Jesteśmy odbudowani! – podsumowanie Zjazdu NINIWY w Warszawie
W niedzielę zakończyliśmy 42. Ogólnopolski Zjazd NINIWY w Warszawie. Majówkę w stolicy przeżyliśmy pod hasłem „odbudowana”. Dla uczestników to były niesamowite cztery dni wewnętrznej odbudowy i odkrywania nowych miejsc.
Druga część zjazdu była pełna odkryć i nowości. Piątkowe popołudnie spędziliśmy w Kościele Sióstr Wizytek, słuchając konferencji o. Pawła Zająca. Ojciec podzielił się swoimi TOP 3 Starego Miasta, które potem mogliśmy sprawdzić w terenie. Naszych serc dotknął wieczór uwielbienia prowadzony przez NINIWĘ z Lublińca. Po nim tradycyjnie zakończyliśmy dzień Apelem Jasnogórskim.
Pierwsza część relacji:
W sobotę odwiedziliśmy Wspólnoty Jerozolimskie, gdzie o. Paweł Zając, głosząc konferencję, zabrał nas w kolejną niesamowitą podróż po stolicy, tym razem cofnęliśmy się w czasie, przyglądając się Warszawie z przeszłości. Ojciec tłumaczył między innymi, jak konstytucja jest związana z religią.
Następnie w Kościele Rzymskokatolickim Matki Bożej Jerozolimskiej przeżyliśmy niecodzienną Eucharystię właśnie ze Wspólnotami Jerozolimskimi. Mszy Świętej przewodniczył o. Bartosz Madejski OMI, wikariusz prowincjalny Polskiej Prowincji Zgromadzenia Misjonarzy Oblatów Maryi Niepokalanej.
W związku ze zmianami personalnymi w Kokotku o. Madejski poinformował, że do czasu wydania nowych dekretów działalnością Oblackiego Duszpasterstwa Młodzieży NINIWA oraz ośrodka formacyjno-wypoczynkowego w Kokotku pokierują o. Dominik Ochlak OMI i o. Patryk Osadnik OMI.
Galeria zdjęć 2:
„Odbudowana” 42. Ogólnopolski Zjazd NINIWY w Warszawie [ZDJĘCIA CZ. 2]
Po niezwykłym doświadczeniu odkrywania źródła ze Wspólnotami Jerozolimskimi, opowieści o ich zgromadzeniu i pysznym obiedzie przyszedł czas, by wyruszyć w miasto. Wspólnotowe zwiedzanie Warszawy i czas, który wykorzystaliśmy na bycie razem, to jeden z punktów programu, który najbardziej utkwił nam w pamięci. Sobotni wieczór spędziliśmy na wspólnej potańcówce w klimacie dwudziestolecia międzywojennego razem z parafianami. Był grill i tańce do późna. Na koniec dnia nie zabrakło również wspólne modlitwy.
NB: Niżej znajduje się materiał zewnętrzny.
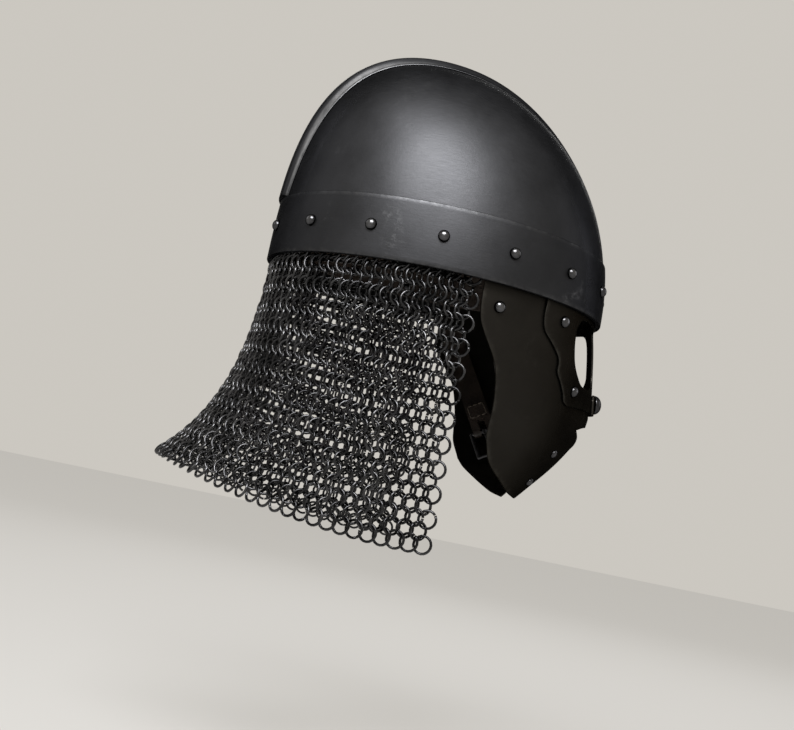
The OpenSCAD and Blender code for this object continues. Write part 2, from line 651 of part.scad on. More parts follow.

Niedziela jako ostatni dzień była czasem podsumowań. Z parafianami przeżyliśmy wspólną Mszę Świętą, podczas której kazanie wygłosił o. Patryk Osadnik. Nawiązując do Ewangelii z dnia, o. Patryk mówił o upadkach i nieustannych powrotach w szukaniu Jezusa.
– Miejmy czujne serca. Czujne i stęsknione, bo jak będą stęsknione to pośród tych zwyczajnych rzeczy, tak jak Piotr, rozpoznamy Jezusa. W naszej szarej, zwyczajnej, ale pięknej codzienności – mówił kaznodzieja.
Po Eucharystii podzieliliśmy się swoimi świadectwami, podsumowaliśmy zjazd i po emocjonalnych pożegnaniach wyruszyliśmy w drogę powrotną do domu.
DZIĘKUJEMY!
Dziękujemy księdzu proboszczowi Markowi Twarowskiemu i parafianom z parafii Świętego Włodzimierza na Bródnie za ciepłe przyjęcie i otwarte serca. Szczególnie chcemy podziękować wszystkim rodzinom, które przyjęły nas pod swój dach, zarówno z parafii na Bródnie, jak i okolicznych miejsc. Dzięki nim ten czas był jeszcze bardziej wyjątkowy i mogliśmy poczuć się jak w domu.
– Czułam się jakbym była u swojej babci. Panie, u których nocowałam, były przemiłe i bardzo chętnie wróciłabym do nich jeszcze. Myślę, że wraz z koleżanką nawet zakolegowałyśmy się z nim – wspomina Hania z Grotnik uczestniczka zjazdu.
Niniwici nocowali również w większych grupach w innych miejscach. Jak wspominają, na noclegach nie brakowało atrakcji.
– Na noclegach było najwięcej przygód, najwięcej niespodziewanego. Można było dać się ponieść – podsumowuje jeden z uczestników.